What About Coloring or Drawing?

Coloring and drawing require looking down, which triggers carsickness for many kids. If your child can handle brief glances at a page without feeling sick, printable coloring sheets from Chunky Crayon work as a quiet reward activity during rest stops or hotel downtime, but they're not a solution for the moving-car portion of the trip. Save them for when the car is parked.

For kids who can read without getting sick, you've got more options. But if your child is part of the looking-down-equals-nausea group, the activities above keep them engaged without the queasiness.

How to Rotate Activities Without Constant Interruptions

Set a timer on your phone for 15-minute intervals. When it goes off, quietly suggest a new activity or let kids pick from a short list you offer. This prevents the "I'm bored" meltdown that happens when one game drags too long.

For younger kids (3 to 5), keep the rotation predictable: listening game, then singing, then counting, then repeat. Older kids (6 to 10) tolerate longer activities and prefer fewer transitions.

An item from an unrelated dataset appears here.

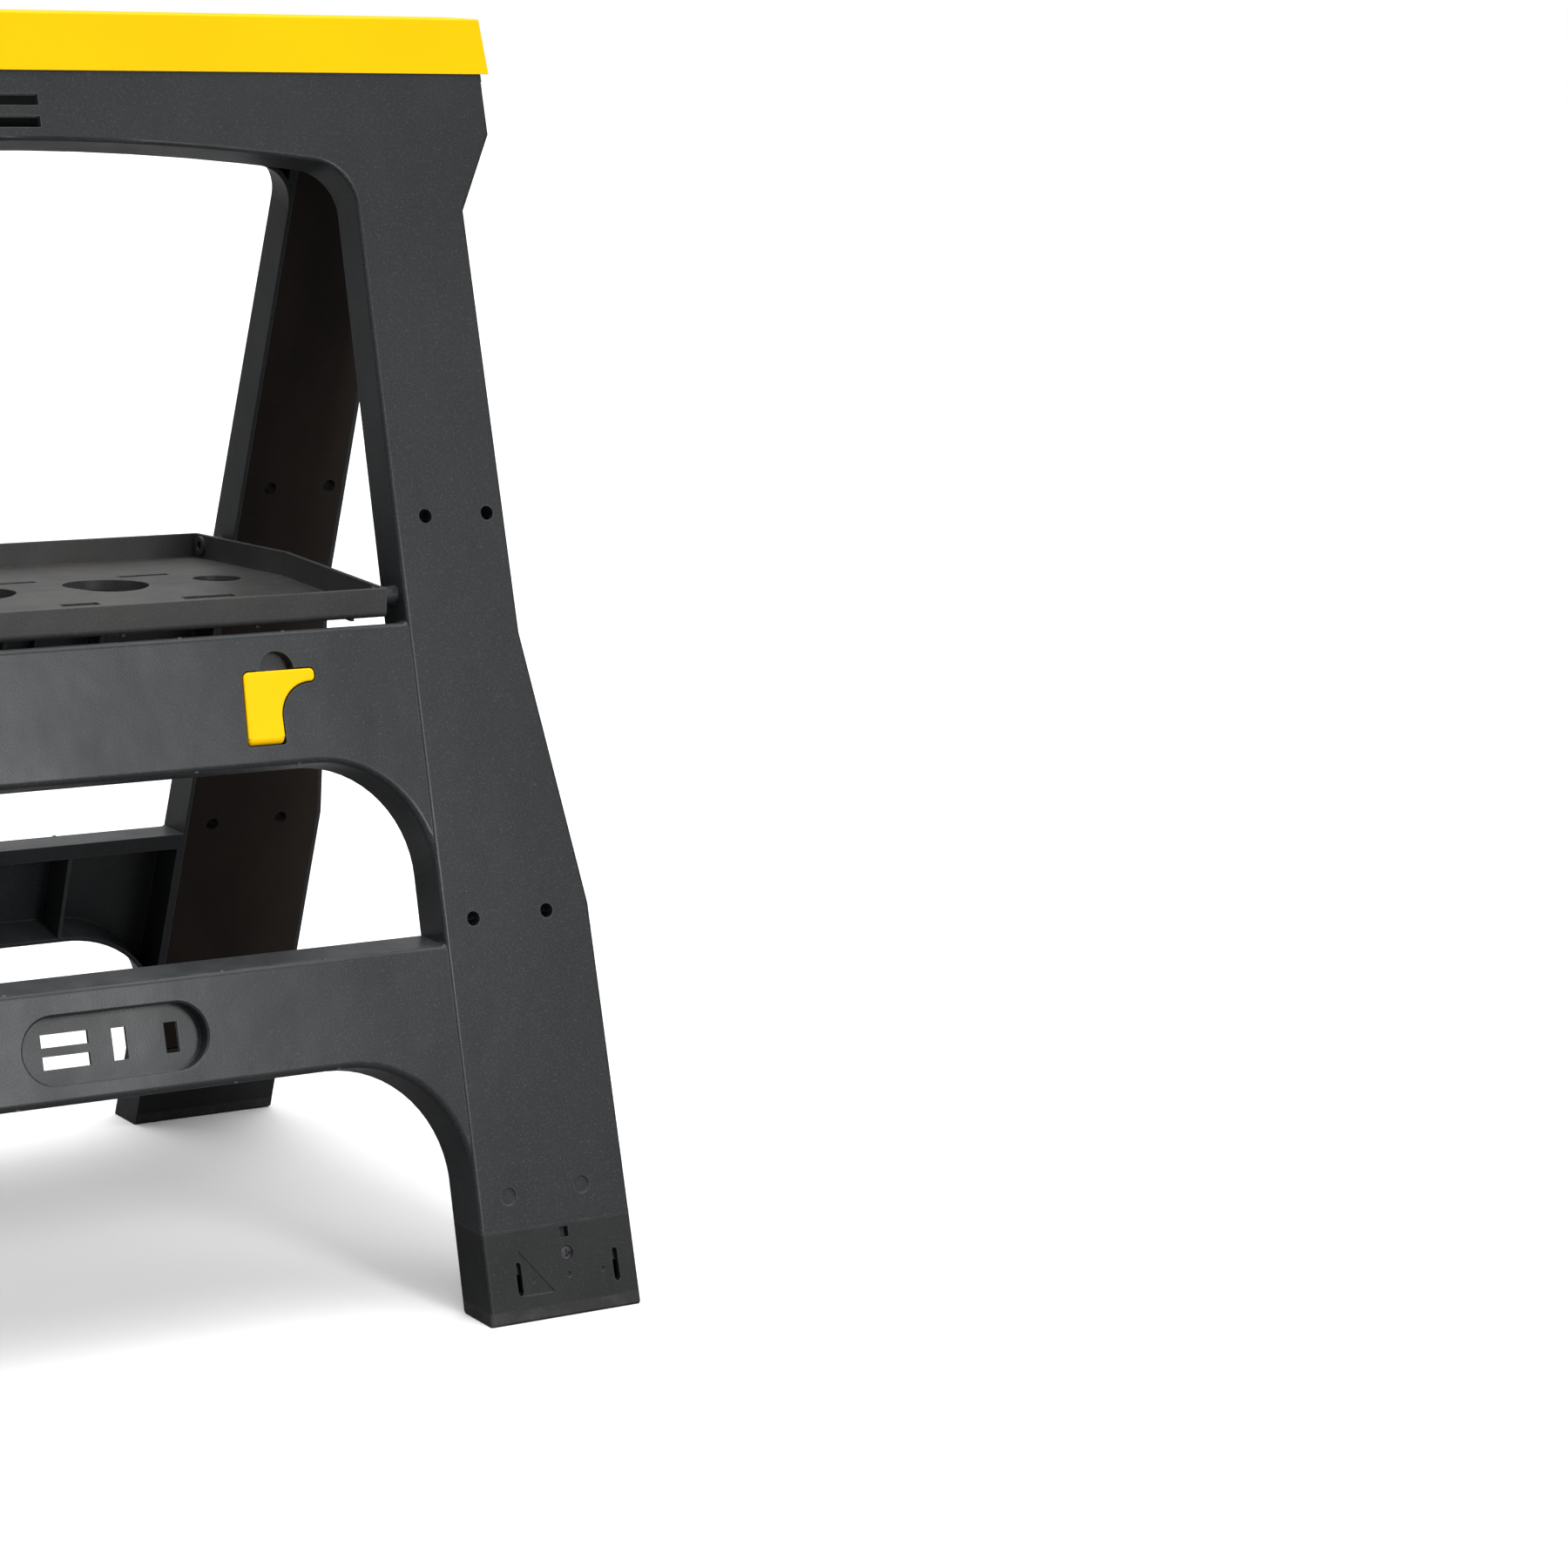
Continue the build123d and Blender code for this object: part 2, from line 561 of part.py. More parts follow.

If you're managing a longer trip with overnight stops, screen-free activities for multi-day car rides give you ideas for hotel rooms and rest stops that extend the no-looking-down approach beyond the car.

Emergency Backup When Nothing Works

Sometimes kids hit a wall and refuse to engage with any activity. When that happens, try complete silence. Let them stare at the ceiling or out the window with no pressure to play or talk. Some kids need 10 to 15 minutes of doing absolutely nothing before they're ready to try again.

Keep a small bag of non-messy snacks within reach (crackers, pretzels, dry cereal). Eating can distract from low-level nausea, and crunchy textures give fidgety hands something to do. Avoid anything sugary or greasy, which can make carsickness worse.

If your child falls asleep, count it as a win and let them rest as long as possible. Sleep is the ultimate screen-free, upward-facing car activity.

Make the First 20 Minutes Count

Most kids who get carsick from looking down feel fine for the first 15 to 20 minutes of a trip. Use that window to introduce the first activity while everyone is still in a good mood. Don't wait until they're already feeling queasy to suggest a game.

Start with a listening-only activity like audiobooks or story building. Once they're engaged, the transition into the next hour feels easier. If you launch the trip with silence or screens, you lose that early-energy advantage and end up managing crankiness instead of preventing it.